In 1989, Greer was appointed as a special lecturer and fellow at Newnham College, Cambridge. Greer unsuccessfully opposed the election to a fellowship of her transsexual colleague Rachael Padman. Greer argued that Padman had been born male, and therefore should not be admitted to Newnham, a women's college.
Greer resigned in 1996 after the case attracted negative publicity. An article concerning the incident was published on 25 June 1997 by Clare Longrigg of The Guardian. Entitled "A Sister with No Fellow Feeling"; it disappeared from websites after print publication, on the instruction of the newspaper's lawyers.
Greer appeared alongside Daniel O'Donnell, the popular Irish crooner, on an RTE chat show in 2006. While O'Donnell spoke about love, cooking and his mother's pancakes, Greer mocked him by making faces to camera behind his back.
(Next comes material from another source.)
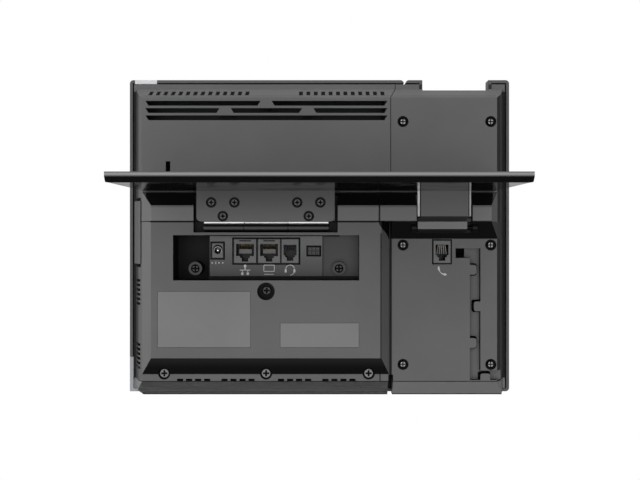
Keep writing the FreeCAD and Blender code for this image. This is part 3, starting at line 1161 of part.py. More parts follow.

The normally unflappable O'Donnell confronted her and some bitter words were exchanged.
Over the years Greer has continued to self-identify as an anarchist or Marxist. In her books she has dealt very little with political labels of this type, but has reaffirmed her position in interviews.
She stated on ABC Television in 2008 that "I ought to confess I suppose that I'm a Marxist. I think that reality comes first and ideology comes second," and elaborated later in the program to a question on whether feminism was the only successful revolution of the 20th century saying:
"The difficulty for me is that I believe in permanent revolution. I believe that once you change the power structure and you get an oligarchy that is trying to keep itself in power, you have all the illiberal features of the previous regime. What has to keep on happening is a constant process of criticism, renewal, protest and so forth."
Speaking on an interview for 3CR (an Australian community radio station), also in 2008, she described herself as "an old anarchist" and reaffirmed that opposition to "hierarchy and capitalism" were at the centre of her politics.